Les opérations d’escompte des banques sont soumises à une troisième condition beaucoup plus délicate que les précédentes, car il est impossible de la ramener à une règle fixe et automatique : nous voulons parler de la proportion qu’elles doivent conserver entre la somme de leurs billets en circulation et leur réserve métallique[1]. La difficulté vient ici de la combinaison des deux fonctions très distinctes en elles-mêmes que les banques remplissent simultanément. D’un côté elles dispensent le crédit au moyen de l’escompte, de l’autre elles émettent des billets qui représentent la monnaie, et elles sont les entrepositaires les plus puissans du numéraire et des métaux précieux. Elles sont donc soumises à l’influence des circonstances qui affectent le crédit en général, et à l’influence des circonstances qui affectent les mouvemens des métaux précieux entre les nations commerçantes. Elles sont solidaires de la situation générale du crédit, puisqu’elles reçoivent autant de crédit qu’elles en donnent; elles sont solidaires des mouvemens des métaux précieux, puisque le crédit des billets qu’elles émettent repose sur la possibilité constante de la conversion de ces billets en numéraire.
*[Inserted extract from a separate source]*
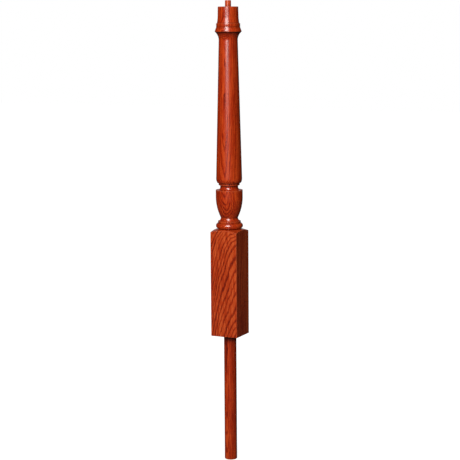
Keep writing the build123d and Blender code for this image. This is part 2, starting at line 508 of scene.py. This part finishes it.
# The wood: lengths are metres, and tones run from 0, pale, to 1, dark
wood = {
    # the tree's heart runs outside the post, behind it, and leans more low down than high up
    "heartX": 0.070, "heartDriftX": -0.02, "heartTopX": -0.022, "bendFrom": 0.265, "bendTo": 0.420,
    "heartFootY": 0.2888,
    "heartLowY": 0.290, "heartLowDriftY": 0.072, "heartLowSoftness": 0.001,
    "heartMiddleY": 0.298, "heartMiddleDriftY": 0.052, "heartMiddleSoftness": 0.01,
    "heartTopY": 0.3112, "heartTopDriftY": 0.0265, "heartTopSoftness": 0.004,
    "twist": 16, "twistHeight": 0.336, "twistReach": 0.026,         # in degrees
    "swell": 0.006, "swellHeight": 0.312, "swellReach": 0.035,
    "fibreLeanX": -0.02, "fibreLeanY": 0.05,

    "ringGap": 0.0020, "wander": 0.0009,
    "yearWaves": 160, "yearShare": 0.9,
    # how many waves a metre the rings have across and along the grain, and how strong they are
    "ringWaves": ((26, 8, 3.2), (110, 26, 1.2), (320, 95, 0.6)),
    "earlyWidth": 0.24, "earlyRandom": 0.22, "earlyHold": 0.3, "closingFrom": 0.84,     # parts of a ring

    # streaks: how wide and how long, and what they add to the tone
    "streaks": {"coarse": (0.0022, 0.075), "fine": (0.0007, 0.020), "broad": (0.0045, 0.11),
                "dash": (0.0014, 0.017), "mottle": (0.028, 0.12)},
    "streakTones": {"broad": 1.2, "coarse": 1.0, "fine": 0.8, "mottle": 0.55},
    "poreWidth": 0.00055, "poreLength": 0.009,
    "poreEarly": 0.13, "poreFrom": 0.63, "poreTo": 0.72,
    "lineTone": 0.13, "lineRandom": 0.32, "lineDash": 0.33, "dashFrom": 0.38, "dashTo": 0.62,
    "baseTone": 0.26, "middleTone": 0.42,
    "paleSide": 2.0, "footDarkSide": 9.0, "sideBlend": 0.004,       # tone for each metre towards +X

    "pale": (0.67, 0.099, 0.0195), "middle": (0.46, 0.036, 0.0030), "dark": (0.18, 0.0085, 0.0012),
    # the pores' fill, then one near-black for stain, painted shade and painted shadow in the quirks and
    # under the overhangs
    "poreDark": (0.085, 0.006, 0.002), "stainAndShadeDark": (0.035, 0.0025, 0.001),
    # rubbed-through and bare wood, also painted on the arrises as a highlight
    "rubbedAndSheen": (0.62, 0.13, 0.045),
    "turnedTint": (0.975, 0.73, 0.45),
    "turnedFrom": 0.283, "turnedTo": 0.288, "undersideBlend": 0.002,    # where the turned wood starts
    "poreShare": 0.7, "endGrainShare": 0.22, "rubAndSheenShare": 0.8, "bareShare": 0.35,
    "patchFrom": 0.35, "patchTo": 0.65,

    "roughness": 0.50, "mottleRoughness": 0.12, "poreRoughness": 0.12, "ior": 1.5, "specular": 0.0,
    "earlyRelief": -0.30, "poreRelief": -0.55, "coarseRelief": 0.45,
    "reliefStrength": 0.5, "reliefDepth": 0.00008,
    "coatWeight": 1.0, "topCoatWeight": 0.72, "topCoatFrom": 0.800, "topCoatTo": 0.806,
    "coatRoughness": 0.24, "coatIor": 1.8,
}


def heartLine(tree, w, z):
    # where the heart runs at height z, bent softly from one straight line to the next
    lowX = calc(tree, "MULTIPLY_ADD", z, w["heartDriftX"], w["heartX"])
    bend = ramp(tree, z, w["bendFrom"], w["bendTo"], kind="SMOOTHERSTEP")
    heartX = calc(tree, "MULTIPLY_ADD", bend, calc(tree, "SUBTRACT", w["heartTopX"], lowX), lowX)
    heartY = w["heartFootY"]
    for part, pick in (("Low", "SMOOTH_MAX"), ("Middle", "SMOOTH_MIN"), ("Top", "SMOOTH_MIN")):
        line = calc(tree, "MULTIPLY_ADD", z, w["heart" + part + "DriftY"], w["heart" + part + "Y"])
        heartY = calc(tree, pick, heartY, line, w["heart" + part + "Softness"])
    # near the urn it swells back
    swollen = hump(tree, z, w["swellHeight"], w["swellReach"])
    return heartX, calc(tree, "MULTIPLY_ADD", swollen, w["swell"], heartY)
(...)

A leur tour, elles ont un moyen d’action identique sur le crédit et sur le mouvement des métaux précieux par le développement qu’elles donnent à leurs émissions et par le taux de l’intérêt qu’elles prélèvent sur les escomptes qui entraînent ces émissions. C’est donc par la façon dont elles gouvernent le développement de leurs escomptes et la fixation de l’intérêt qu’elles parviennent à garder entre leur réserve métallique et la circulation de leurs billets la proportion nécessaire pour que leurs billets soient toujours au pair de la monnaie. Afin d’achever la description du mécanisme des banques, qu’on nous permette d’indiquer rapidement l’usage que les banques ont à faire de ce moyen d’action, suivant la situation du crédit et les mouvemens des métaux

  1. On ne saurait considérer comme une règle justifiée par la raison ou par l’expérience l’opinion routinière qui fixe à un tiers de la somme des billets en circulation le chiffre de la réserve métallique nécessaire pour garantir la solvabilité des banques. Cette opinion, qui n’a ni valeur commerciale ni valeur scientifique, semble basée sur l’hypothèse suivante. La circulation des billets étant la contre-valeur des effets que la Banque a en portefeuille et le maximum d’échéance de ces effets étant de trois mois, on suppose qu’ils arriveront à échéance par tiers de mois en mois; la Banque dans cette hypothèse rentrerait donc chaque mois dans un tiers de la valeur représentée par la circulation de ses billets. On conclut de là apparemment qu’il lui suffit d’avoir l’avance d’un tiers en espèces métalliques destinées à faire face aux remboursemens de billets qui lui seraient demandés le premier mois, pour être en mesure d’arriver mois par mois et tiers par tiers à la réalisation des effets qui sont la contre-valeur de sa circulation. Il est inutile d’insister sur la puérilité de cette appréciation, d’ailleurs inexacte en fait, puisqu’elle ne tient compte que de la circulation et omet les autres engagemens immédiatement exigibles des banques.